— BEGIN Provided records —

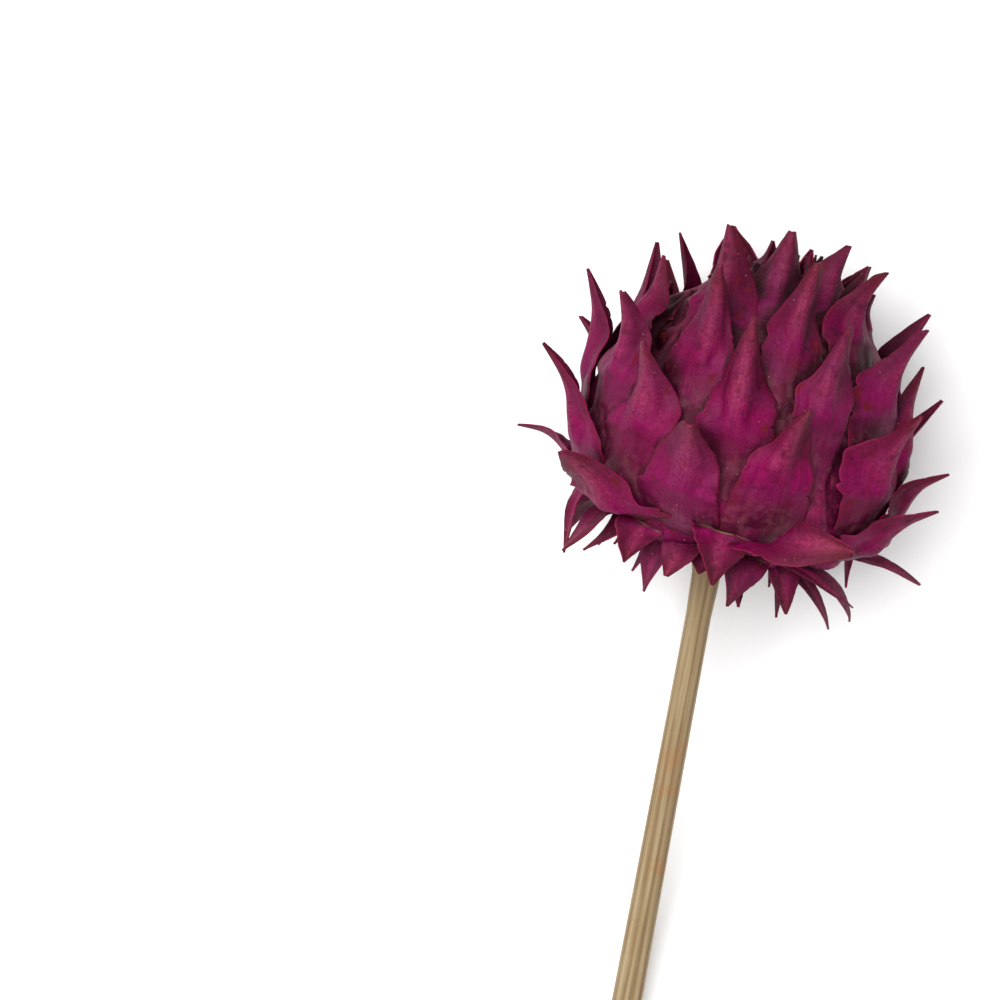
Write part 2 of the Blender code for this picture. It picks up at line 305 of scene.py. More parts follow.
    def relief(self, u: np.ndarray, s: np.ndarray) -> np.ndarray:
        """How far the dried blade stands out of its own smooth form.

        Args:
            u: Places across the blade, -1 to 1.
            s: Places along it.

        Returns:
            The height of the relief in metres, outwards.
        """
        draw = np.random.default_rng(self.RELIEF_SEED + self.index)
        size = self.half_width / 0.012
        out = np.zeros(np.broadcast(u, s).shape)
        calm = 1 - 0.6 * eased(s, 0.35, 0.6)
        for _ in range(9):
            cu, cs = draw.uniform(-0.8, 0.8), draw.uniform(-0.3, 0.75)
            ru, rs = draw.uniform(0.16, 0.45), draw.uniform(0.05, 0.16)
            tall = draw.uniform(-0.6, 0.5) * MM * size
            out = out + calm * tall * np.exp(-(((u - cu) / ru) ** 2) - ((s - cs) / rs) ** 2)
        for side in (-1, 1):
            edge = eased(side * u, 0.45, 1.0)
            lift = draw.uniform(0.0, 0.9) * MM * size * (1 - eased(s, 0.25, 0.5)) * eased(s, -0.3, 0.0)
            phase = draw.uniform()
            wave = draw.uniform(0.12, 0.4) * MM * size * np.sin(2 * math.pi * (s * draw.uniform(2.4, 4.6) + phase))
            out = out + edge * (lift + wave * (1 - eased(s, 0.3, 0.6)))
            dimple = draw.uniform(0.3, 1.2) * MM * size * np.exp(-(((side * u - 0.46) / 0.2) ** 2))
            out = out - dimple * np.exp(-(((s - draw.uniform(0.16, 0.3)) / 0.13) ** 2))
        pleats = np.sin(2 * math.pi * (u * draw.uniform(2.2, 3.4) + draw.uniform() + 0.3 * s))
        return out + 0.07 * MM * size * pleats * (1 - eased(s, 0.55, 0.95))

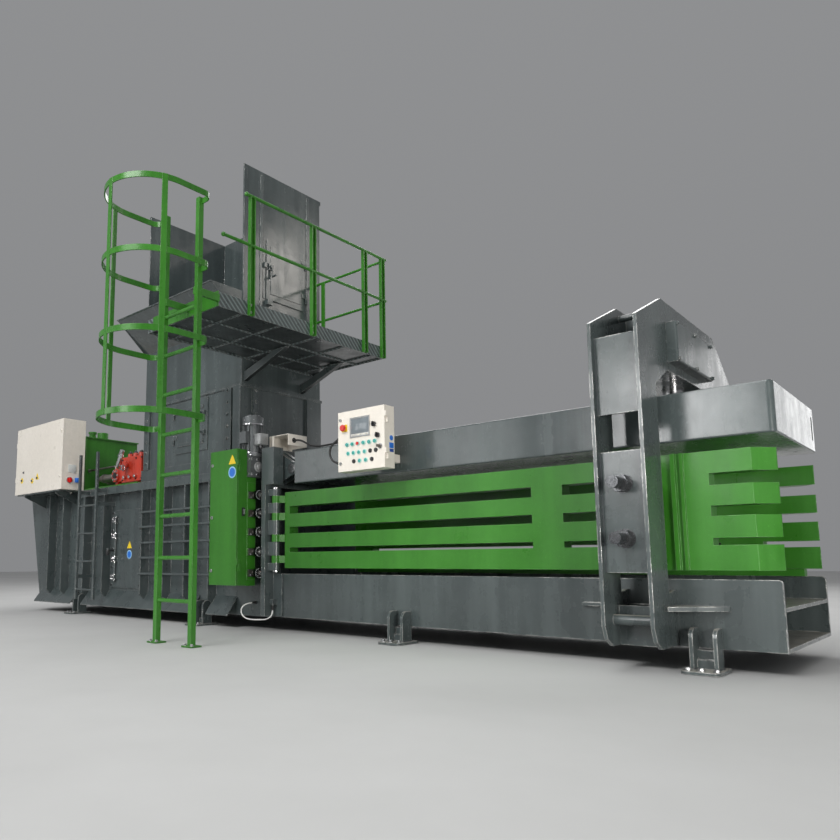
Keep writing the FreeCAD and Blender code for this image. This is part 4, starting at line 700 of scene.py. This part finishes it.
# head cylinder of the portal: port unions, cover bolts, ring
SQX = 3512.0                                # its axis
p = Piece("head_fittings", "frame", "worn_steel")
aim = (0.8, -0.6, 0)                        # the ports
for z in (1740, 1920):
    p.turn((SQX + 70, -78, z), aim, [(0, 26), (24, 26), (26, 23), (44, 22), (46, 19)], "chrome", 6)
    p.turn((SQX + 107, -106, z), aim, [(0, 15), (18, 15), (20, 12)], "chrome", 20)
for i in range(8):
    a = math.tau * (i + 0.5) / 8
    p.bolt(SQX + 96 * math.cos(a), 96 * math.sin(a), 2040, MZ, 22, 12, "black_steel", "zinc")
p.ring((SQX, 0, 1708), MZ, 114.2, 119, 16, "bright_pin", 56)
p.done()

# bolts of the feet, of the ladder's feet and of the guard rail
p = Piece("anchor_bolts", "frame", "worn_steel")
for x in FEET_X:
    for side in (-1, 1):
        for dx in (28, 92, 164):
            p.bolt(x + dx, side * (HALF + 152), 16, MZ, 24, 13)
for x in (478, 894):
    for dx in (-38, 38):
        p.bolt(x + dx, LAD_Y - 26, 10, MZ, 19, 10, "zinc", "zinc")
for y in (P_Y0 + 303, P_Y0 + 990, P_Y1 - 282, P_Y1 - 24):
    for z in (2482, 2540):
        p.bolt(P_X1, y, z, MX, 15, 8, "zinc", "zinc")
p.done()

# weld beads: portal, feet, ribs of the housing, flat bars of the bed
p = Piece("welds", "frame", "grey_paint")
for x in (3398, 3627):
    for z0, z1 in ((506, 1150), (1354, 1790)):
        for y in (near(300), near(320)):
            p.weld((x, y, z0), (x, y, z1), 5)
for x in FEET_X:
    for dx in (25, 45, 140, 160):
        p.weld((x + dx, near(102), 17), (x + dx, near(2), 17), 5)
for x in RIBS_X:
    for dx in (-8, 8):
        for k in range(8):
            z = 270 + 135 * k
            if not HATCH_X[0] < x + dx < HATCH_X[1]:
                p.weld((x + dx, near(0.5), z), (x + dx, near(0.5), z + 70), 3.6)
for k in range(4):
    p.weld((3150 + 60 * k, near(0.5), 308.5), (3180 + 60 * k, near(0.5), 308.5), 3)
p.weld((3647, near(10), 333), (3647, near(196), 333), 5)
p.weld((3660, near(1), 333), (3900, near(1), 333), 4.5)
p.weld((3660, near(1), 308), (3900, near(1), 308), 4.5)
p.done()

# strain reliefs where the cords enter their housings, and the rubber ring in the cable cover's hole
p = Piece("panel_cord_gland", "beam", "black_rubber")
p.turn((1456, -838, 1290), -MX,
       [(0, 15.5), (3, 17), (14, 17), (16, 14), (22, 13), (42, 9.4), (46, 8.2)], "black_rubber", 28)
panel_gland = p.done()
p = Piece("loop_cord_glands", "frame", "black_rubber")
for at, axis, r in (((227, -596, 223), -MY, 13), ((484, -628, 208), -MZ, 12)):
    p.turn(at, axis, [(0, r), (3, r), (5, 11), (10, 10), (36, 7.2), (40, 6.3)], "black_rubber", 24)
loop_glands = p.done()
round(spline_length(panel_cord), 3)
round(spline_length(loop_cord), 3)
p = Piece("cable_ring", "frame", "black_rubber")
p.ring((641.0, -540, 1592), MX, 13, 22, 3, "black_rubber", 32)
p.ring((631.0, -540, 1592), MX, 13, 17.9, 11, "black_rubber", 32)
p.done()

# ---------------------------------------------------------------- stage
floor_mat, ft, fb = material("floor_paint")
fn = Net(ft)
cloud = fn.remap(fn.noise(0.5, 5, 0.6), 0.35, 0.65)
fn.put(fb.inputs["Base Color"], fn.mix(cloud, (0.56, 0.56, 0.55), (0.62, 0.62, 0.61)))
fb.inputs["Roughness"].default_value = 0.7
bm = bmesh.new()
bmesh.ops.create_grid(bm, x_segments=4, y_segments=4, size=40)
me = bpy.data.meshes.new("floor")
bm.to_mesh(me)
bm.free()
floor = bpy.data.objects.new("floor", me)
floor.location = (0, 0, -0.002)
me.materials.append(floor_mat)
bpy.context.scene.collection.objects.link(floor)

world = bpy.data.worlds.new("studio")
bpy.context.scene.world = world
world.use_nodes = True
wn = Net(world.node_tree)
bg = world.node_tree.nodes["Background"]
tc = wn.node("ShaderNodeTexCoord")
sp = wn.node("ShaderNodeSeparateXYZ")
wn.put(sp.inputs[0], tc.outputs["Generated"])
grad = wn.remap(sp.outputs["Z"], -0.1, 0.9)
wn.put(bg.inputs["Color"], wn.mix(grad, (0.66, 0.67, 0.69), (0.80, 0.81, 0.83)))
bg.inputs["Strength"].default_value = 0.36

# the low lamps light everything but what is in here
no_floor = bpy.data.collections.new("no_floor")
no_floor.objects.link(floor)
no_floor.collection_objects[0].light_linking.link_state = "EXCLUDE"


def area(name, loc, target, size, energy, color=(1, 1, 1), low=False):
    """Soft rectangular lamp; a low one leaves no bright patch on the floor."""
    d = bpy.data.lights.new(name, "AREA")
    d.shape = "RECTANGLE"
    d.size, d.size_y = size
    d.energy = energy
    d.color = color
    o = bpy.data.objects.new(name, d)
    o.location = loc
    o.rotation_euler = (Vector(target) - Vector(loc)).to_track_quat("-Z", "Y").to_euler()
    o.visible_camera = False
    if low:
        o.light_linking.receiver_collection = no_floor
    bpy.context.scene.collection.objects.link(o)


area("key", (2.0, -12.0, 10.5), (0.6, 0, 1.0), (8, 5), 1350)
area("front_low", (1.35, -7.6, 2.7), (3.4, 0, 1.2), (1.9, 1.9), 105, low=True)
area("front_left", (-4.6, -8.2, 3.0), (-0.5, 0, 1.2), (5.0, 2.6), 85, low=True)
area("top", (0.8, 0.0, 11), (0.5, 0, 0), (9, 6), 380)
area("back", (-4.0, 10.5, 8.0), (0, 0.8, 1.0), (9, 6), 600)
area("back_right", (5.0, 7.6, 2.7), (4.2, 0.7, 1.3), (1.3, 2.0), 15, low=True)
area("exit_low", (7.4, -3.2, 0.9), (4.0, 1.2, 0.22), (1.6, 1.0), 190, (1.0, 0.97, 0.93), low=True)
area("right_high", (7.0, 7.3, 7.4), (0, 0.5, 3.2), (1.4, 1.8), 38, (1.0, 0.95, 0.88))
bpy.context.scene.view_settings.view_transform = "Standard"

— END Provided records —

=== Set task ===
Give back the opening line of the records above and every line after it, up to and including the one with "s: Places along it.", unchanged.

=== Solution for this exercise ===
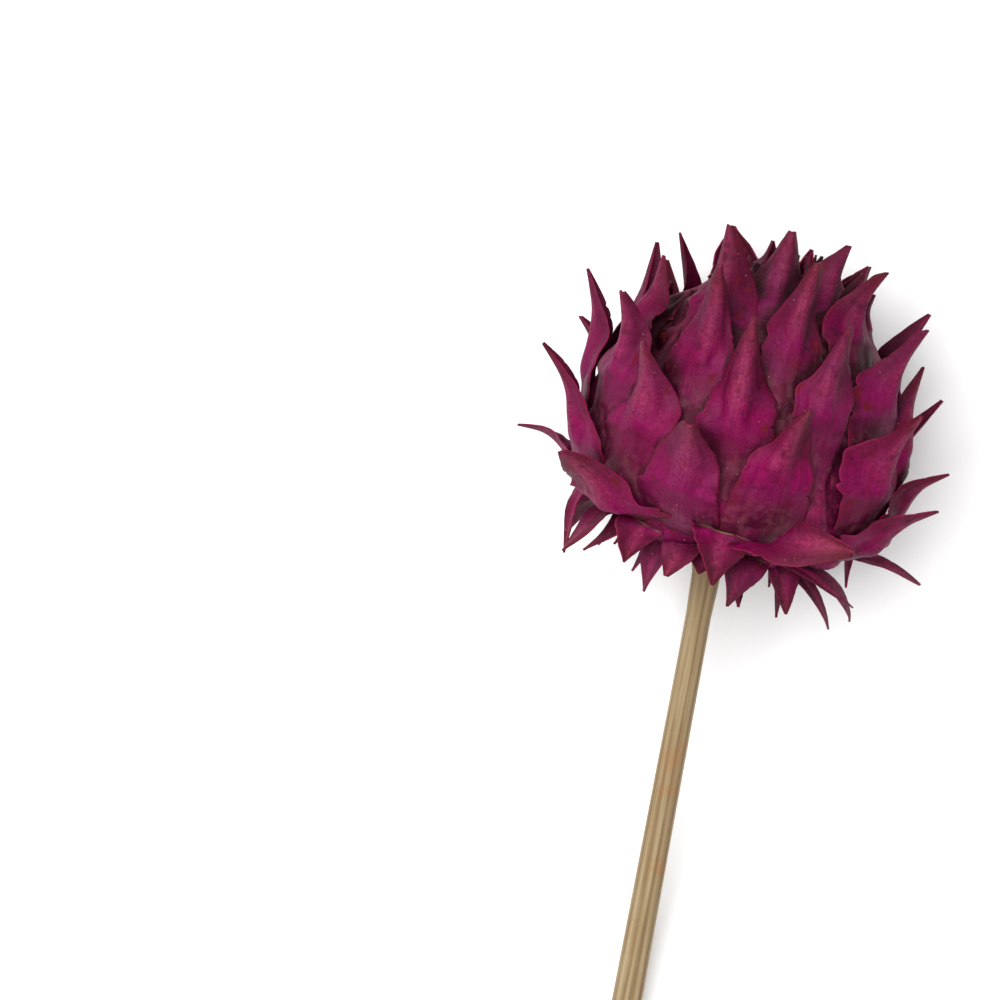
Write part 2 of the Blender code for this picture. It picks up at line 305 of scene.py. More parts follow.
    def relief(self, u: np.ndarray, s: np.ndarray) -> np.ndarray:
        """How far the dried blade stands out of its own smooth form.

        Args:
            u: Places across the blade, -1 to 1.
            s: Places along it.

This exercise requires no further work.